- The exercise
Pick out the lines below that include the string "where".

- Excerpt from a dataset
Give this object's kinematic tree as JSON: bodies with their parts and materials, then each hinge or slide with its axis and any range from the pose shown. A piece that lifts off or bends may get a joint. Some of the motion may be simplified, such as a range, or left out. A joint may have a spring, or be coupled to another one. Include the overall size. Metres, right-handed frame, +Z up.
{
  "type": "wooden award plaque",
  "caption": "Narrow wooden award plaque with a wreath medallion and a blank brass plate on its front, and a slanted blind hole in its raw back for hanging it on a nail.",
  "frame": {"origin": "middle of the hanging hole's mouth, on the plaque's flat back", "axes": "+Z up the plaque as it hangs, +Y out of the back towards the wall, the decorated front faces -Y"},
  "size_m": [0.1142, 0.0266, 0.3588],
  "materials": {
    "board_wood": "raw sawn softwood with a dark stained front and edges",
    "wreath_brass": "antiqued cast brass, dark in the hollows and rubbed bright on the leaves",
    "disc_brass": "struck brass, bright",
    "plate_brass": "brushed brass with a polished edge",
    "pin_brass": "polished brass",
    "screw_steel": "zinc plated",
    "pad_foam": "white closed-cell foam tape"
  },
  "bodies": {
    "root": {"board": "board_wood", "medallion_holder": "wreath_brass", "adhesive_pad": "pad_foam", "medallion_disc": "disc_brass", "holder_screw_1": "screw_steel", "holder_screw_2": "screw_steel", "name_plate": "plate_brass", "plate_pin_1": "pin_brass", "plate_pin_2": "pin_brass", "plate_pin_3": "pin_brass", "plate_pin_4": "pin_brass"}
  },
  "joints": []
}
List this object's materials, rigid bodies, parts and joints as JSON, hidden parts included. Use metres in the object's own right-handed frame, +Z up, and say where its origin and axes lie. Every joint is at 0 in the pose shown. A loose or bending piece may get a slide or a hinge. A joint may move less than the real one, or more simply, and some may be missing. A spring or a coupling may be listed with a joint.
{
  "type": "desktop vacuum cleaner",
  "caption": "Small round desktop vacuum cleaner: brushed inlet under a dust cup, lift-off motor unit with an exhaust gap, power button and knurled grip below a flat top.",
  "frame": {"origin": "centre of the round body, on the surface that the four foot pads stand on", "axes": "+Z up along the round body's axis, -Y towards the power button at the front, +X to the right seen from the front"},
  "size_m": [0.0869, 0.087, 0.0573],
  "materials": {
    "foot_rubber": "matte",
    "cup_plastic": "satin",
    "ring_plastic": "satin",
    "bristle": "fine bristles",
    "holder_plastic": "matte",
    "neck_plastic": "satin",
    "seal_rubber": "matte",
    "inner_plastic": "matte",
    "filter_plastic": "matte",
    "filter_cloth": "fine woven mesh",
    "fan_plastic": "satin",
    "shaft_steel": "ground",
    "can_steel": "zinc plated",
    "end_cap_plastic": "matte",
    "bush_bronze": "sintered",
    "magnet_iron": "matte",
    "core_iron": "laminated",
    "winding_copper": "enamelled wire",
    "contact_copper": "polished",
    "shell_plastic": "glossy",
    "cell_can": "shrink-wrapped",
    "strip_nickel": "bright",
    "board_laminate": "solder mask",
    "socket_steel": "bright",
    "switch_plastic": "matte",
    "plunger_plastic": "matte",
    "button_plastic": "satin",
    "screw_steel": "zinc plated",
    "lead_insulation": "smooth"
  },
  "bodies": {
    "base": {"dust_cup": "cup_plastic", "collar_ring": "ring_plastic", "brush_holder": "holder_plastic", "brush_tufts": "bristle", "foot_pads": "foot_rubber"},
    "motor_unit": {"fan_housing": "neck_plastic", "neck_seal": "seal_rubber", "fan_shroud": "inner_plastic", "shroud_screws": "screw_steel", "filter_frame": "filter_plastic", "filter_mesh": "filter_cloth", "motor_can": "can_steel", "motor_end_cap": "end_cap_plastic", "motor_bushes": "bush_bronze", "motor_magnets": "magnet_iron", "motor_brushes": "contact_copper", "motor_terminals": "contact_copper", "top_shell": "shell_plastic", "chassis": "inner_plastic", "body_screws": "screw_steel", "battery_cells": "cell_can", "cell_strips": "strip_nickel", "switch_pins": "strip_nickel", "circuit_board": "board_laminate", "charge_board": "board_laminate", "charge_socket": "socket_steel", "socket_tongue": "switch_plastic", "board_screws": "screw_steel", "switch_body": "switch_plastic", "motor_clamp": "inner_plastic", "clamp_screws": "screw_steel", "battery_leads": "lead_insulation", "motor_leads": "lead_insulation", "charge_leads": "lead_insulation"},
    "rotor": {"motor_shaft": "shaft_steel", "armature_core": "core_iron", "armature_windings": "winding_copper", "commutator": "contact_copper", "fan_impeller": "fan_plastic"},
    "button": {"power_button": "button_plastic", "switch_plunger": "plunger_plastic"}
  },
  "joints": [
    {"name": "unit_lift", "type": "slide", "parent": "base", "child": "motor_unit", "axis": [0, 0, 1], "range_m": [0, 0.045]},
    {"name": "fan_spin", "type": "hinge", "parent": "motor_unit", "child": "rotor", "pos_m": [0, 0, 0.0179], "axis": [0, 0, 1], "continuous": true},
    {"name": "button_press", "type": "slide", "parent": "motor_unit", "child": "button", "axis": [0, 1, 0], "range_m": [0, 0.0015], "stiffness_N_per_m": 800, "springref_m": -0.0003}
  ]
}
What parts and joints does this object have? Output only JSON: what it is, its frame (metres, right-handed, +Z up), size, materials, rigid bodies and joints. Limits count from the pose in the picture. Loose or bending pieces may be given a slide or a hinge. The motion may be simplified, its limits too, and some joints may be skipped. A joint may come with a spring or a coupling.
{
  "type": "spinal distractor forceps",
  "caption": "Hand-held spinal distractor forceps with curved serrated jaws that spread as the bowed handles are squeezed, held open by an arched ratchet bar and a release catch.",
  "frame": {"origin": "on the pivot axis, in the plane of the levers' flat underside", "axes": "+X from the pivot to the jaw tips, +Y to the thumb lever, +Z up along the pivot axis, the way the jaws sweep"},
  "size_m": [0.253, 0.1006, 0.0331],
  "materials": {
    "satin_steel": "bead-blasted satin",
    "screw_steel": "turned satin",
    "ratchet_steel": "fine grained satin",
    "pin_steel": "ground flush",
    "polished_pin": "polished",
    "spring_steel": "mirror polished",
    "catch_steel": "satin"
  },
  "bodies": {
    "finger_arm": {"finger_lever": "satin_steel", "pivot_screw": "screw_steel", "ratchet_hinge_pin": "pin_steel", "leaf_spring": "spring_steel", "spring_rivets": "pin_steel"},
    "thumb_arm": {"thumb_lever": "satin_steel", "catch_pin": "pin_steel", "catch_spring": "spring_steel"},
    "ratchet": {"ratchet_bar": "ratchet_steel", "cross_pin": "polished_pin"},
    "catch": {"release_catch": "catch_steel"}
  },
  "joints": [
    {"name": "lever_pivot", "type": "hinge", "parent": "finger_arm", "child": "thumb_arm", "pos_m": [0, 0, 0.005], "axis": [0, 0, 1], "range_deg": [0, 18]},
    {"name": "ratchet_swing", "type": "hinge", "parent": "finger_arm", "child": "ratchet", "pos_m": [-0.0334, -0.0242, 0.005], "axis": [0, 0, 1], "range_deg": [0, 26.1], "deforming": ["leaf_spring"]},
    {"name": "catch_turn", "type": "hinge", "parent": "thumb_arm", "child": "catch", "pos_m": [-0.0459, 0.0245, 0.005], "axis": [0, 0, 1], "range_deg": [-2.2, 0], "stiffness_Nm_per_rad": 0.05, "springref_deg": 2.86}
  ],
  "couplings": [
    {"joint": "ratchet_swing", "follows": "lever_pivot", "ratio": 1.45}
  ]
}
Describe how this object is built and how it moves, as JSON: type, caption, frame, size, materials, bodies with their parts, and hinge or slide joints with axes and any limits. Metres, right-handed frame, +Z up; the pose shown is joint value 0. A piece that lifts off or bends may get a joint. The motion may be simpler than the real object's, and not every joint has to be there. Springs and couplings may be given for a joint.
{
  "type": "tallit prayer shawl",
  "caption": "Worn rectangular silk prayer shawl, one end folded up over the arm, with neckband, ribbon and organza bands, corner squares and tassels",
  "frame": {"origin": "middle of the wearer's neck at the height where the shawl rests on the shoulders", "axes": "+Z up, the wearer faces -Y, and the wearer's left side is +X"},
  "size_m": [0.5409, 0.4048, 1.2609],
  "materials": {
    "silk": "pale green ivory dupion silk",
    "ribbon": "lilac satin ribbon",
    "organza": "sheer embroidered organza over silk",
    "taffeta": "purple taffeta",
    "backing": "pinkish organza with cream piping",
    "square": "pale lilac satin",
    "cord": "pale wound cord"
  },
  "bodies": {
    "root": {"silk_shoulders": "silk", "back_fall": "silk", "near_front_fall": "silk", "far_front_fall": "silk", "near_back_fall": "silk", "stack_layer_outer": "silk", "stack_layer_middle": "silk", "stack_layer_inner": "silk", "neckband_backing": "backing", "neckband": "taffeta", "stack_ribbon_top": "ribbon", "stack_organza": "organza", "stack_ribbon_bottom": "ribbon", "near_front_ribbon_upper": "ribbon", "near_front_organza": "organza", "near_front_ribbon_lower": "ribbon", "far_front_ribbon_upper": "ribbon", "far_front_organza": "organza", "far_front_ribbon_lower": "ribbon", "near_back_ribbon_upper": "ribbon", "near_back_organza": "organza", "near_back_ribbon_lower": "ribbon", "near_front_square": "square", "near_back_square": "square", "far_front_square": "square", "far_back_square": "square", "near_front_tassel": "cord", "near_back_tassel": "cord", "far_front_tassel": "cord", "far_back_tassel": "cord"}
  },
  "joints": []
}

- Task result
List this object's materials, rigid bodies, parts and joints as JSON, hidden parts included. Use metres in the object's own right-handed frame, +Z up, and say where its origin and axes lie. Every joint is at 0 in the pose shown. A loose or bending piece may get a slide or a hinge. A joint may move less than the real one, or more simply, and some may be missing. A spring or a coupling may be listed with a joint.
  "frame": {"origin": "middle of the wearer's neck at the height where the shawl rests on the shoulders", "axes": "+Z up, the wearer faces -Y, and the wearer's left side is +X"},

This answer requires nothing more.